This topic is particularly relevant at present, of course — from the British Medical Journal
Background Antibiotic over prescription for upper respiratory tract infections (URTIs) in primary care exacerbates antimicrobial resistance. There is a need for effective alternatives to antibiotic prescribing. Honey is a lay remedy for URTIs, and has an emerging evidence base for its use. Honey has antimicrobial properties, and guidelines recommended honey for acute cough in children.
Objectives To evaluate the effectiveness of honey for symptomatic relief in URTIs.
Methods A systematic review and meta-analysis. We searched Pubmed, Embase, Web of Science, AMED, Cab abstracts, Cochrane Library, LILACS, and CINAHL with a combination of keywords and MeSH terms.
Results We identified 1345 unique records, and 14 studies were included. Overall risk of bias was moderate.

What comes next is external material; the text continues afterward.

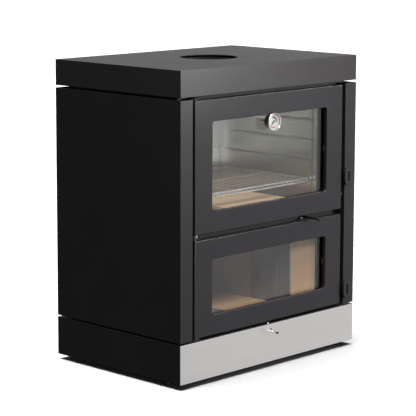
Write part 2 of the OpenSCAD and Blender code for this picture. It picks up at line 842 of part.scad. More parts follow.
// a pointer on a hub, at its cold end at rest
module thermometer_needle() {
    d1 = face_d - part_gap;
    r = gauge_r - 2 * gauge_rim;
    color("#2a2a2a") difference() {
        union() {
            bar_d(0, gauge_z, 3, d1 - 0.9, d1);
            translate([0, 0, gauge_z]) rotate([0, needle_rest, 0]) translate([0, 0, -gauge_z])
                plate_d(d1 - 0.8, d1) translate([0, gauge_z])
                    polygon([[-1.4, -6], [1.4, -6], [0.3, 0.8 * r], [-0.3, 0.8 * r]]);
        }
        bar_d(0, gauge_z, 1 + run_gap, d1 - 2, d1 + 1);
    }
}

// ---------- hinges, catches and controls ----------

lugs = [upper_z1 + 3, lower_z1 + 4, lower_z0 - 2.5 - lug_t];   // bottom faces of the hinge lugs

// three lugs on the front frame that carry the hinge pins
module hinge_lugs() {
    color("#57585a")
        for (z = lugs) difference() {
            slab(pin_x - 14, pin_x + 14, pin_d - 8, frame_d0, z, z + lug_t);
            bar_z(pin_x, pin_d, pin_r, z - 1, z + lug_t + 1);
        }
}

// the pins, two of them with a collar that carries a door
module hinge_pins() {
    reach = 14;          // how far a pin enters a door
    color("#8c8d90") {
        bar_z(pin_x, pin_d, pin_r, upper_z1 - reach, lugs[0] + lug_t);
        bar_z(pin_x, pin_d, pin_r, lower_z1 - reach, upper_z0 + reach);
        bar_z(pin_x, pin_d, pin_r + 3, lugs[1] + lug_t, upper_z0 - part_gap);
        bar_z(pin_x, pin_d, pin_r, lugs[2], lower_z0 + reach);
        bar_z(pin_x, pin_d, pin_r + 3, lugs[2] + lug_t, lower_z0 - part_gap);
    }
}

// a turn catch with a slot for the loose handle, its spindle and the nut behind the pillar
module turn_catch(z) {
    back = -0.5;
    r = catch_w / 2 - 4;
    difference() {
        plate_d(back - catch_t, back)
            round_rect(catch_x - catch_w / 2, z - catch_l / 2, catch_x + catch_w / 2, z + catch_l / 2, r);
        slab(catch_x - 3.2, catch_x + 3.2, back - catch_t - 1, back - catch_t + 5, z - 14, z + 14);
    }
    bar_d(catch_x, z, catch_pin_r, back - 0.5, sheet + 7);
    difference() {
        bar_d(catch_x, z, catch_nut_r, sheet + part_gap, sheet + 5.5, $fn = 6);
        bar_d(catch_x, z, catch_pin_r, sheet, sheet + 8);
    }
}

module upper_catch() {
    color("#2f2e2f") turn_catch(upper_catch_z);
}

module lower_catch() {
    color("#2f2e2f") turn_catch(lower_catch_z);
}

plate_front_d = damper_port_d[0] - 15;   // front edge of the damper plate

// guide for the damper rod on the front frame
module damper_bush() {
    color("#6f7073") difference() {
        bar_d(damper_x, damper_z, damper_rod_r + 3, frame_d0 - 3, frame_d0);
        bar_d(damper_x, damper_z, damper_rod_r + run_gap, frame_d0 - 4, frame_d0 + 1);
    }
}

module damper_rod() {
    color("#3a3a3c") bar_d(damper_x, damper_z, damper_rod_r, -damper_out + 10, plate_front_d);
}

module damper_knob() {
    r = damper_rod_r + 1.2;
    color("#101010") translate([damper_x, front_y - damper_out, damper_z]) rotate([-90, 0, 0])
        rotate_extrude() {
            translate([0, 2]) square([r, 8]);
            square([r - 1.5, 3]);
        }
}

// the plate that slides over the bypass port, with a lug for the rod
module damper_plate() {
    z = roof_z1 + part_gap;
    color("#2c2c2d") {
        slab(damper_port_x[0] - 10, damper_x + 10, plate_front_d, damper_port_d[1] + 12, z, z + 3);
        slab(damper_x - 8, damper_x + 8, plate_front_d, plate_front_d + 4, z, damper_z + damper_rod_r + 2);
    }
}

// the duct under the base plate, with the round port that the valve closes
module air_inlet_box() {
    d0 = air_box_d0;
    z0 = air_z - air_port_r - 6;
    color("#3b3c3e") difference() {
        slab(-42, 42, d0, d0 + 150, z0, plinth_top);
        slab(-40, 40, d0 + 2, d0 + 148, z0 + 2, plinth_top + 1);
        bar_d(0, air_z, air_port_r, d0 - 1, d0 + 3);
    }
}

module air_rod_guide() {
    color("#55565a") difference() {
        slab(-8, 8, panel_t, panel_t + 6, air_z - 7, guide_screw_z + 6);
        bar_d(0, air_z, air_rod_r + run_gap, panel_t - 1, panel_t + 7);
        bar_d(0, guide_screw_z, 1.5, panel_t - 1, panel_t + 7);
    }
}

module air_rod() {
    color("#cfcfd1") bar_d(0, air_z, air_rod_r, -air_out + knob_r, air_box_d0 - part_gap - 3);
}

// a ball with a blind hole for the end of the rod
module air_knob() {
    color("#0d0d0d") translate([0, front_y - air_out + knob_r, air_z]) rotate([-90, 0, 0])
        rotate_extrude() difference() {
            circle(knob_r);
            translate([-2 * knob_r, -knob_r]) square([2 * knob_r, 2 * knob_r]);
            translate([-1, 0]) square([air_rod_r + 1, knob_r + 1]);
        }
}

module air_valve() {
    d1 = air_box_d0 - part_gap;
    color("#4b4c4e") bar_d(0, air_z, air_port_r + 4, d1 - 3, d1);
}

// ---------- feet ----------

// a levelling foot: a round pad on a screw that turns in the plinth's nut
module foot(sx, d) {
    x = sx * (half_w - foot_side);
    color("#171717") {
        bar_z(x, d, foot_r, 0, foot_h - 5);
        bar_z(x, d, foot_screw_r + 3, 0, foot_h - part_gap);
        bar_z(x, d, foot_screw_r, 0, foot_h + 26);
    }
}

module foot_front_left() { foot(-1, foot_end); }
module foot_front_right() { foot(1, foot_end); }
module foot_back_left() { foot(-1, body_d - foot_end); }
module foot_back_right() { foot(1, body_d - foot_end); }

left_side_panel();
right_side_panel();
back_panel();
top_cap();
flue_collar();
plinth_frame();
plinth_front_panel();
cladding_brackets();
panel_screws();
base_plate();
carcass_shell();
carcass_top_plate();
front_frame();
firebox_roof();
floor_bricks();
floor_plate();
left_lining();
back_lining();
right_lining();
duct_side_plates();
duct_front_brick();
oven_liner();
oven_floor_stone();
left_rack_support();
right_rack_support();
hinge_lugs();
hinge_pins();
damper_bush();
air_inlet_box();
air_rod_guide();
oven_door_frame();
oven_door_glass();
oven_glass_tape();
oven_glass_clips();
oven_door_rope();
damper_mark();
thermometer_case();
thermometer_bezel();
thermometer_dial();
thermometer_lens();
thermometer_nut();
thermometer_needle();
firebox_door_frame();
firebox_door_glass();
firebox_glass_tape();
firebox_glass_clips();
firebox_door_rope();
upper_catch();
lower_catch();
oven_rack();
damper_rod();
damper_knob();
damper_plate();
air_rod();
air_knob();
air_valve();
foot_front_left();
foot_front_right();
foot_back_left();
foot_back_right();
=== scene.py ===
import json
import math

import bpy
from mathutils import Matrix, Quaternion, Vector

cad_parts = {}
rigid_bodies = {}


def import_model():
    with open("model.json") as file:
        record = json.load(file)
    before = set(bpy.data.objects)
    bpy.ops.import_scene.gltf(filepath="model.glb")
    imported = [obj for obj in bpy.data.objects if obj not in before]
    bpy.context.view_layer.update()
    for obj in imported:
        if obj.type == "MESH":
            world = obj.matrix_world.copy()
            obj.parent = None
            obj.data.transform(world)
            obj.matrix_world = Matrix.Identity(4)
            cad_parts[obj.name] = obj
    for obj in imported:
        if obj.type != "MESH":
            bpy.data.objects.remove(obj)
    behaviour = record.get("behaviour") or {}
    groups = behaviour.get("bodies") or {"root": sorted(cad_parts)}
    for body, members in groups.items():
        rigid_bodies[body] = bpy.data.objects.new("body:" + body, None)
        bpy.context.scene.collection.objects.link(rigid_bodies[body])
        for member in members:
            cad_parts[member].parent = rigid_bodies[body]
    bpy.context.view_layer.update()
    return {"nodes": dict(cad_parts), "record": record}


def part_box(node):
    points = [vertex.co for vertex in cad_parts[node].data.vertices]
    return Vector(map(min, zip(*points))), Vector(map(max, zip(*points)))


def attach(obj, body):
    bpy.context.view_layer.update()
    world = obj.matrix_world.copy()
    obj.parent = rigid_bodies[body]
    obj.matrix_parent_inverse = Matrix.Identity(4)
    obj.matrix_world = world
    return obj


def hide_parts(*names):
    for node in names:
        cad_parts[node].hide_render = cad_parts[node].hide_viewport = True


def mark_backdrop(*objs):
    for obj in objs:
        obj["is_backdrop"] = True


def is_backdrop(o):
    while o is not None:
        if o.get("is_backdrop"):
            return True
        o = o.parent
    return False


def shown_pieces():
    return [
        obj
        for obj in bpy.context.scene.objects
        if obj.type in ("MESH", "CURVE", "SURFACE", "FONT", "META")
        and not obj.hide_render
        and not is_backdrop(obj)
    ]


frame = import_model()
nodes = frame["nodes"]
record = frame["record"]
bodyOf = {node: body for body, members in record["behaviour"]["bodies"].items() for node in members}
mm = 0.001                           # the frame is in metres
weld = 0.02 * mm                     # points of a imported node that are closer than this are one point


def pick(piece):
    # makes the piece the only one selected, in object mode
    if bpy.context.mode != "OBJECT":
        bpy.ops.object.mode_set(mode="OBJECT")
    bpy.ops.object.select_all(action="DESELECT")
    piece.select_set(True)
    bpy.context.view_layer.objects.active = piece


def enterEdit(piece, selectAll=True):
    pick(piece)
    bpy.ops.object.mode_set(mode="EDIT")
    bpy.ops.mesh.select_mode(type="VERT")
    bpy.ops.mesh.select_all(action="SELECT" if selectAll else "DESELECT")


def leaveEdit():
    bpy.ops.object.mode_set(mode="OBJECT")


def chooseFaces(piece, wanted):
    # selects the faces whose middle and normal pass the test, and stays in edit mode
    enterEdit(piece, selectAll=False)
    leaveEdit()
    for face in piece.data.polygons:
        face.select = wanted(face.center, face.normal)
    bpy.ops.object.mode_set(mode="EDIT")
    bpy.ops.mesh.select_mode(type="FACE")


def chooseEdges(piece, wanted):
    # selects the edges whose two ends pass the test, and stays in edit mode
    enterEdit(piece, selectAll=False)
    leaveEdit()
    spots = [vertex.co for vertex in piece.data.vertices]
    for edge in piece.data.edges:
        edge.select = wanted(spots[edge.vertices[0]], spots[edge.vertices[1]])
    bpy.ops.object.mode_set(mode="EDIT")
    bpy.ops.mesh.select_mode(type="EDGE")


def applyModifier(piece, kind, **settings):
    pick(piece)
    modifier = piece.modifiers.new("work", kind)
    for key, value in settings.items():
        setattr(modifier, key, value)
    bpy.ops.object.modifier_apply(modifier="work")


def settle(piece, name):
    # the object goes to the origin and its place goes into its mesh
    pick(piece)
    bpy.ops.object.transform_apply(location=True, rotation=True, scale=True)
    piece.name = name
    return piece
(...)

Compared with usual care, honey improved combined symptom score (three studies, mean difference −3.96, 95% CI −5.42 to −2.51, I2=0%), cough frequency (eight studies, standardised mean difference (SMD) −0.36, 95% CI −0.50 to −0.21, I2=0%) and cough severity (five studies, SMD −0.44, 95% CI −0.64 to −0.25, I2=20%). We combined two studies comparing honey with placebo for relieving combined symptoms (SMD −0.63, 95% CI −1.44 to 0.18, I2=91%).
Conclusions Honey was superior to usual care for the improvement of symptoms of upper respiratory tract infections. It provides a widely available and cheap alternative to antibiotics. Honey could help efforts to slow the spread of antimicrobial resistance, but further high quality, placebo controlled trials are needed.